Like a lot of people last year, Jolynne Roorda’s byword for 2020 was “pivot.”
When the pandemic hit, Roorda and other organizers of the Madison Jazz Festival kept planning to put the event on in the summer in the hope it would be safe by then. Ultimately, the event was canceled.
Over the ensuing year, the Arts + Literature Laboratory, one of the co-sponsors of the festival, learned how to stream other shows for an online audience. Now, ALL and the Wisconsin Union Theater will be using their newfound skills to put on a series of live and online events as part of this summer’s 33rd annual Madison Jazz Festival. Of the festival’s 16 events, five will be available online and seven will be held outdoors.
“That combination of virtual events and outdoor events and then some indoor events is really important because we know not everyone is at the same comfort level,” Roorda said. “We found a lot of people really enjoyed being able to access the arts from their homes.”
This year’s 10-day festival features performances in parks, patios and cocktail lounges throughout the city. When organizers started planning the 2021 festival, the future of COVID restrictions was uncertain. Nick Moran, a regular Jazz Festival performer and consultant with ALL, said that forced organizers to prepare several alternate plans.

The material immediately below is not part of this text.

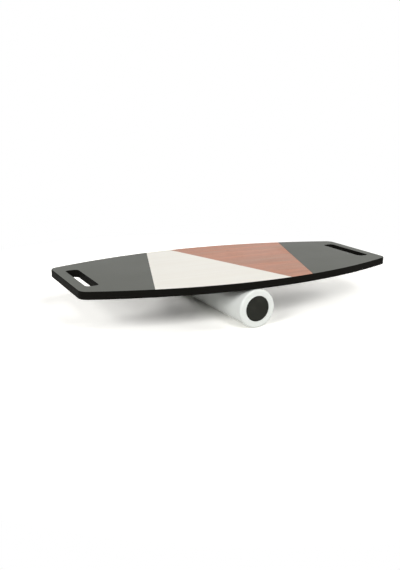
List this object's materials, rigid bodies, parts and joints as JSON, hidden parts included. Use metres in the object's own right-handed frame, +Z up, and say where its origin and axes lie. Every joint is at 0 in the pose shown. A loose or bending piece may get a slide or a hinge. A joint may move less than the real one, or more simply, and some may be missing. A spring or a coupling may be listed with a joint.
{
  "type": "rola bola",
  "caption": "Balance board with bowed sides, grip slots and coloured facing panels, lying level across a loose hollow roller with recessed end plugs.",
  "frame": {"origin": "on the floor, under the middle of the board and of the roller's length", "axes": "+X along the board, +Y along the roller, +Z up"},
  "size_m": [0.72, 0.34, 0.0947],
  "materials": {
    "core": "black lacquer, satin",
    "dark_facing": "charcoal laminate, satin",
    "cream_facing": "warm white laminate, satin",
    "timber_facing": "reddish timber veneer, grain along the board, satin",
    "stop": "black lacquer, matt",
    "screw": "blackened steel",
    "roller": "white, turned smooth, satin",
    "plug": "black moulded rubber, matt"
  },
  "bodies": {
    "roller": {"roller_tube": "roller", "end_plug_near": "plug", "end_plug_far": "plug"},
    "board": {"deck_core": "core", "facing_dark_left": "dark_facing", "facing_cream": "cream_facing", "facing_timber": "timber_facing", "facing_dark_right": "dark_facing", "stop_batten_left": "stop", "stop_batten_right": "stop", "stop_screw_left_1": "screw", "stop_screw_left_2": "screw", "stop_screw_left_3": "screw", "stop_screw_right_1": "screw", "stop_screw_right_2": "screw", "stop_screw_right_3": "screw"}
  },
  "joints": [
    {"name": "board_tilt", "type": "hinge", "parent": "roller", "child": "board", "pos_m": [-0.025, 0, 0.03948], "axis": [0, 1, 0], "range_deg": [-13.4, 11.7]}
  ]
}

“We were kind of just throwing spaghetti against the cupboard seeing what would stick,” he said.
Many of the performers and venues were selected to “shine a spotlight on the types of jazz that the community can be a part of all year long,” Roorda said. In an effort to engage younger audiences, the festival will feature several family-friendly events and an all-ages master class taught by Peter Dominguez, a UW-Madison professor of double bass and jazz studies.
Despite the end of COVID-19 restrictions, the festival will look slightly different this year. There will only be one night at the Union Terrace, due to its reduced seating capacity. Instead, organizers added a larger outdoor performance at Breese Stevens Field with Nate Smith + Kinfolk.
Moran, who spent much of the last year recording music, said he hopes the return of live performances will demonstrate how important access to the arts is.
“There was a certain type of mourning we all went through in March of 2020 when we realized that live music events were on pause for the foreseeable future,” Moran said. “I hope we can learn some lessons from the pandemic and realize how much we need to support the arts.”